Whiskeys on the other hand…I’m not much of a liquor drinker, usually because most of the standard ~$40/bottle offerings, “Jack, Jim, & Jose” hit my mouth like pre-lit gasoline, and doesn’t get much better going down.

But as the price starts going up, I do notice whiskeys getting considerably smoother. The one bottle of liquor I keep in the house is ~$80-$100 (depending on where you buy it) single malt Irish Whiskey, it is very smooth, and I can actually taste some of those hints of oak, honey, etc. Good thing I’m not a heavy drinker; my $90 bottle of whiskey is a bit over a year old, and is right around the 1/2 mark.

That’s why I put it in quotes. It was the attitude of the guy who brought the Dom Perignon, not mine.

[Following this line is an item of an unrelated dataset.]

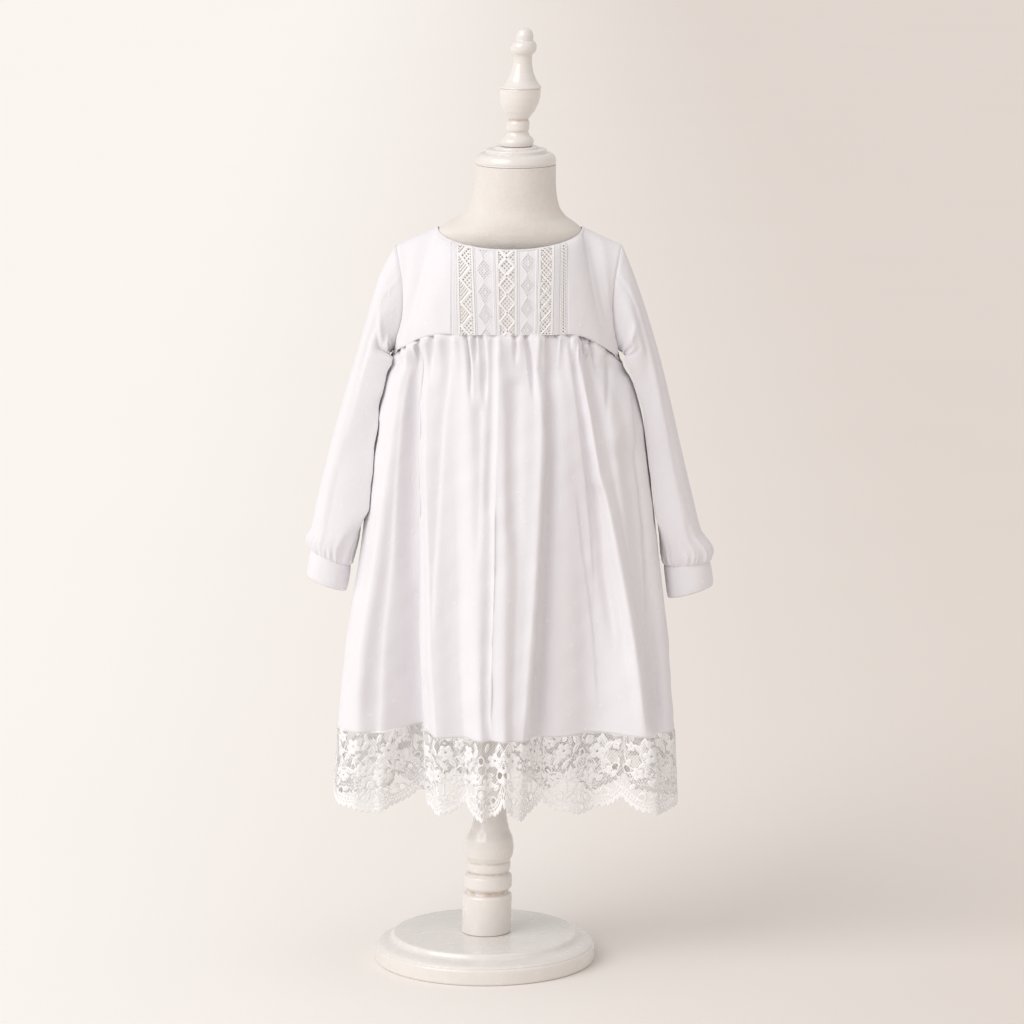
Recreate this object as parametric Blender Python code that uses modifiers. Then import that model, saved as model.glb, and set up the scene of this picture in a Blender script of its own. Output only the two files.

When I got married in 1986 I had my first adventure in champagne buying. I went to the local Liquor Barn and the sparkling wine aisle took up both sides. It started on the right with Andre at $2 a bottle and increased in price as you went down the aisle. At the end it jumped to the right side and came back, with the last four feet or so in a locked cage so the DP and Andre were confronting each other across the aisle. I moved about halfway down the left side and plucked six samples ranging from 6 to 12 dollars. They were tasted by a gathering of DesertWife-to-be and her friends so they could pick their favorite. We turned it into a surprise bachelorette party for DW.

If you’re paying $40 a bottle for standard Jack Daniels or Jim Beam, you’re getting robbed. Jose Cuervo (I assume), doubly so. They have premium offering, of course, that can get quite pricey.

Having been in the military, I drank JD (it was practically a requirement) but got annoyed at them when they dropped the black label from 86 to 80 proof. I cast about for a couple years before a friend turned me on to Bulleit. It is quite nice for the price.